Setup: You want to see foot quickness from under center in three-, five-, and seven-step drops with balance in the anchor step.

Delivery: I’m looking for rhythm and timing, which is very important for a quarterback. Can he transfer his weight from his back leg to the post leg, while keeping his feet 18-24 inches apart, retaining balance and direction of the feet and hips?

Release Point: Is the release point over the ear, over the shoulder or side-arm sling? Does he demonstrate anticipation and timing in his throws? I want to see if he has a quick release. Does he get the ball out quickly and can he throw from different platforms (feet together, off balance, jump pass when needed)? Does he have a short stroke or elongated throwing motion; is it smooth or is there a hitch in movement before release?

Arm Strength: Is there velocity on his passes, can he spin a good spiral or is it a duck? Does he have a cannon and is he a deep-ball passer? Does he have a rifle arm to throw off balance while making all the NFL passes needed to be successful at the next level?

Accuracy Short: Can he stick it on the receiver? Can he throw the back shoulder fade?

Accuracy Long: Can he hit the receiver in stride on routes outside the numbers, in the seam and crossing routes?  Does he make the receiver work to make the catch?  Complete progression of the NFL route tree.

Touch (short/long): Demonstrate all types of passing variations with trajectory while taking some heat off the ball.

Mobility: Foot quickness, rollout, passing drill work while throwing on the move. Is there balance, can he square his shoulders and throw with accuracy without slowing down and setting his feet?

Play-action Fake: What are his ball-handling skills like in play-action or when delivering to a running back going through the bags?

Voice: Listening for strength and clarity when barking out cadence.

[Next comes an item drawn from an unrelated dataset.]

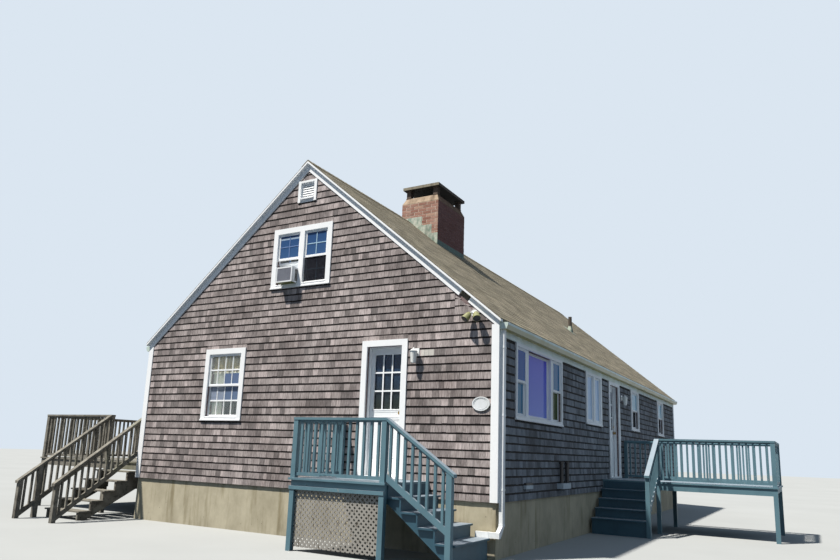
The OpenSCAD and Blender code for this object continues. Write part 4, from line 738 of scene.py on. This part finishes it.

Once the on-field workout is completed, they will move to the classroom phase of their job interview. In the classroom, coaches put the quarterbacks on the board and ask them to draw up several plays with the complete offense, and explain every position and those positional responsibilities on each play. He will then draw up defenses vs. those plays and explain protections, or possible audibles.

Once grilled for several minutes on the board, the film is turned on and he is asked to explain certain situations and throws he made from the past season.  He will be taught terminology of the NFL club interviewing him, coaches want to see him process information, respond and regurgitate information quickly with no hesitation.  Does he understand play-calling and clock-management situations? The coaches are trying to see if he indeed views the game like a coordinator and whether he exhibits play memorization in a short period of time.

There will be several important days for both Wiston and Mariota and all prospects prepping for the NFL Draft.  For the quarterbacks every throw, every interview, every meeting will have a huge effect on being considered the first overall pick in the 2015 NFL Draft.

For the media Johnny Football was the hype of the 2014 Draft class, while Teddy Bridgewater was falling like a rock because of a bad workout without his glove.  Regardless of where they are picked, it’s what you do once you get there that is important, ask Offensive Rookie of the Year Teddy Bridgewater.